Trusted-AI / AIF360

A comprehensive set of fairness metrics for datasets and machine learning models, explanations for these metrics, and algorithms to mitigate bias in datasets and models.
https://aif360.res.ibm.com/
Apache License 2.0
2.46k stars 840 forks source link

Zero denominator causes RejectOptionClassification.fit() to fail #307

Open gabastil opened 2 years ago

gabastil commented 2 years ago

In the case of a zero in the denominator of the rate functions (e.g., true_negative_rate), the fit function throws an error.

In my case, the classified_transf_metric.true_negative_rate() function in lines 143 and 144 of aif360/algorithms/postprocessing/reject_option_classification.py causes the entire expression to return as nan as it returns nan in the addition operation that is assigned to balanced_acc_arr[cnt].

The above, in turn, causes downstream operations to throw errors.

I propose returning zero and sending a warning message that this has occurred, but not sure if that is the best route forward for this issue.

image
krvarshney commented 2 years ago

I don't think that returning 0 when there is a divide by zero error is the correct solution. https://en.wikipedia.org/wiki/Division_by_zero

gabastil commented 2 years ago

Sure, it's not technically, mathematically the correct solution—that should be inf, right?
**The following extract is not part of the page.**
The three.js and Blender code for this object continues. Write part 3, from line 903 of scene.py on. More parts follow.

However, in a context by context basis, something needs to returned that does not collapse the entire fit process. Numpy's solution is to default all nan values to zero (see numpy.nan_to_num). As this is an array of accuracy, when there are no TN counts, any predicted negatives would be "inaccurate", which would be the reasoning for returning a zero.
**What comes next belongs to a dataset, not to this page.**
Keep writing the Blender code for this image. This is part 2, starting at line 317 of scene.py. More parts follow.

That thought process in addition to the nan handling function in numpy led me to that proposed workaround.

If there's a better solution, happy to have that implemented as well. Otherwise, I can submit a PR for what I mentioned.

As long as the nan issue arising from fit() does not derail the entire pipeline, I am happy!
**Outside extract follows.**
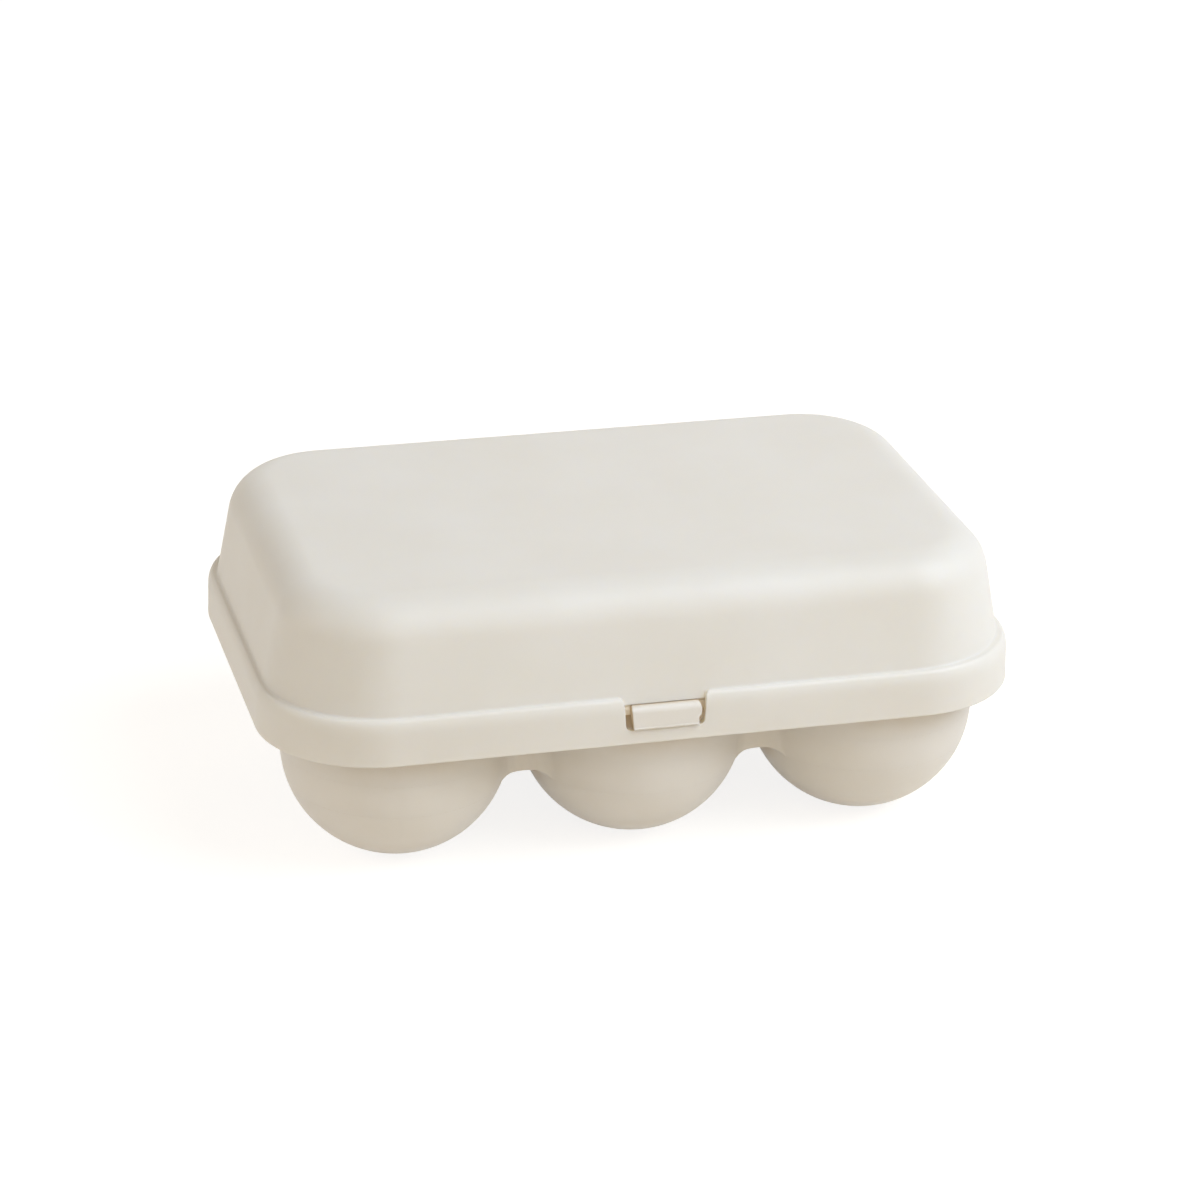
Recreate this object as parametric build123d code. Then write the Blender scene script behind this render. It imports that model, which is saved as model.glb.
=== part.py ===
from build123d import *
from math import atan2, cos, degrees, radians, sqrt, tan
import os

# Egg keeper for six eggs: a tray of ball-bottomed cups under a domed lid that flips up
# about two clip-on hinges at the back and snaps over a catch at the front.
# +X runs along the keeper, the front faces -Y and +Z is up. Millimetres and degrees.

# ---- egg cups and deck ----
cup_seat_radius = 21.6  # inside of a cup's ball
tray_wall = 1.6
cup_gap_length = 2.6  # free space between neighbouring cups along the keeper
cup_gap_width = 2.35  # and across it
cup_foot_radius = 3.5  # flat under each cup that stands on the table
deck_height = 17.5  # underside of the deck between the cups
web_round_height = 1.7  # of the round that runs each ball into the deck's underside
web_round_reach = 1.5  # and its reach past the ball
cup_mouth_bevel = 0.8  # lip of each cup in the deck
valley_radius = 6.0  # hollow of the tray's wall between two cups

# ---- tray rim ----
tray_height = 37.65  # top of the rim over the table
rim_thickness = 2.1
rim_end_reach = 3.8  # of the rim past the end cups
rim_side_reach = 2.75  # and past the front and back cups
rim_corner = 22.1
rim_edge_chamfer = 0.4
rim_mouth_chamfer = 0.6

# ---- lid ----
lid_wall = 1.6
skirt_height = 9.5
skirt_draft = 1.4
skirt_edge_round = 1.45
shoulder_width = 1.7  # ledge between the skirt and the dome
dome_rise = 21.9
dome_draft = 10.7
dome_corner = 23.8
dome_top_round = 9.1
dome_foot_chamfer = 0.2
side_gap = 0.2  # rim to skirt
seam_gap = 0.15  # rim to the lid's shoulder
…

hoffmansc commented 2 years ago

It looks like this is what sklearn does (e.g. recall_score) and what we do in the sklearn-compatible metrics as well.

However, it seems like a really breaking issue if your dataset has no positive or no negative samples at all. What's the point of running a debiasing algorithm on such a dataset?

gabastil commented 2 years ago

The dataset does have positive or negative samples, but I see where you are coming from.

Regardless, even if it's "failing gracefully" like a helpful message describing the error (i.e., a division by zero error at point of division), it'd be helpful to see that.

Even better, before even getting to the loop, if it's known that metrics cannot be calculated properly, an assert statement with a helpful message might be more helpful than letting both classification_threshold and ROC_margin loops run through knowing that nan values they are generating will fail the function.